**What needs to be done:** Restate word for word the lines that begin the listing and end with the line holding "it is rubbed.".
******************************
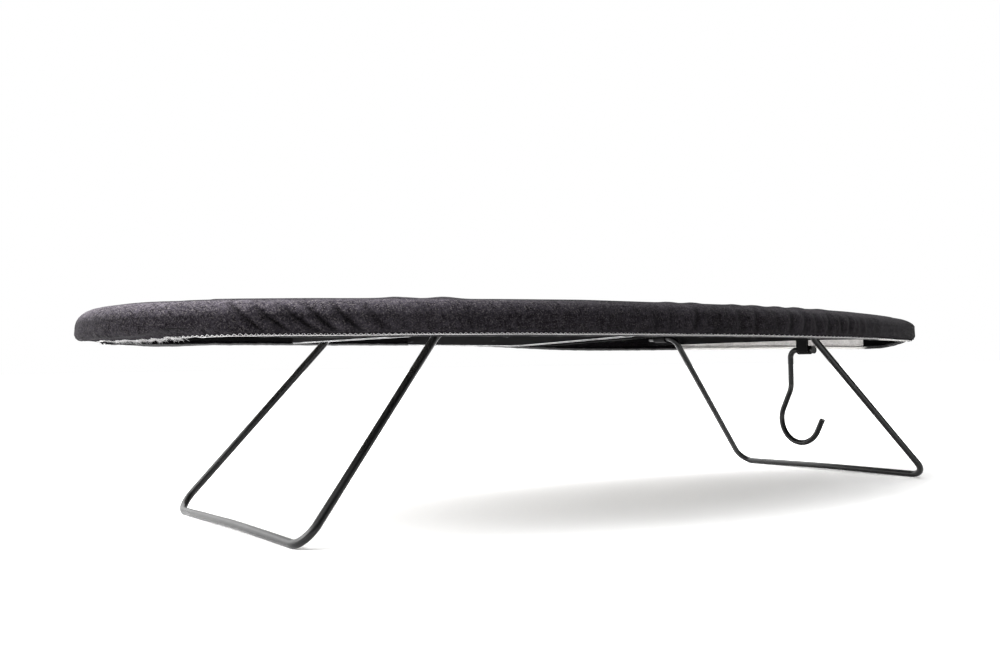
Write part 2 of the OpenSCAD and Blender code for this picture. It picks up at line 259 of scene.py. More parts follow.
def cotton(name, depth, sheen):
    """Black cotton: a fine weave with slubs, lint and fuzz, paler where it is rubbed.

    It is rubbed on the top shoulder and at the tail. The cover's fold attribute darkens its creases.
    """
    s = Shader(name, (0.01, 0.009, 0.011), 0.95, sheen_weight=sheen, sheen_roughness=0.35, ior=1.09)
    uv = s.uv()
    u, v, _ = s.parts(uv)
    turns = 2 * math.pi / WEAVE_PITCH
    warp = s.math("SINE", s.math("MULTIPLY", u, turns))
    weft = s.math("SINE", s.math("MULTIPLY", v, turns))
    weave = s.math("MULTIPLY", warp, weft)
    slub_x = s.noise(s.scaled(uv, (90, 1400, 1)), 1.0, 2)
    slub_y = s.noise(s.scaled(uv, (1400, 90, 1)), 1.0, 2)
    slubs = s.math("MULTIPLY", s.math("ADD", slub_x, slub_y), 0.5)
    point = s.object_point()
    mottle = s.noise(point, 420, 3, 0.6)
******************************
**Complete response:**
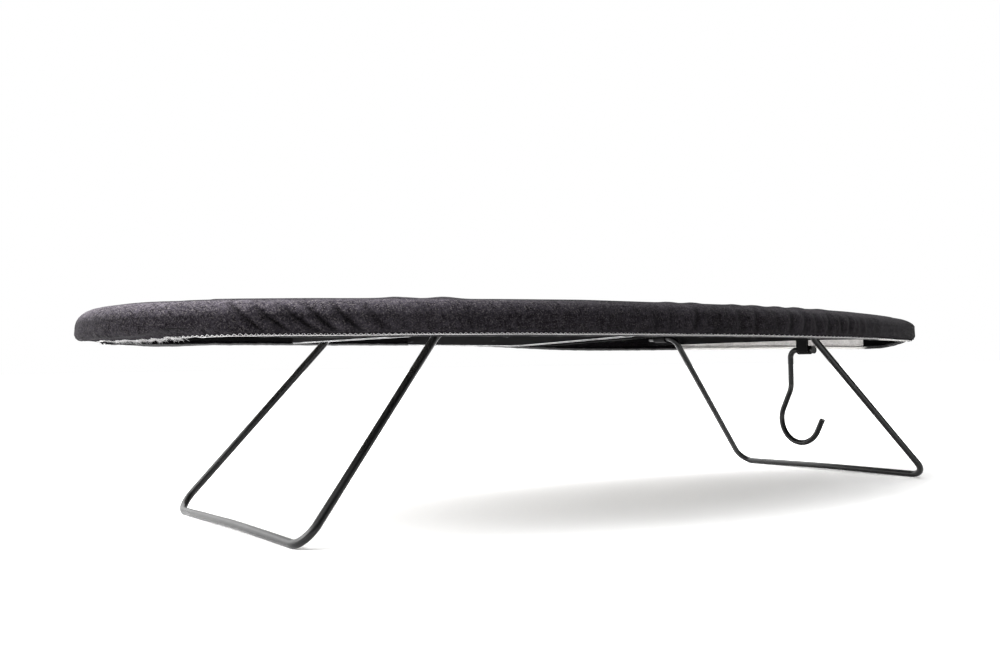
Write part 2 of the OpenSCAD and Blender code for this picture. It picks up at line 259 of scene.py. More parts follow.
def cotton(name, depth, sheen):
    """Black cotton: a fine weave with slubs, lint and fuzz, paler where it is rubbed.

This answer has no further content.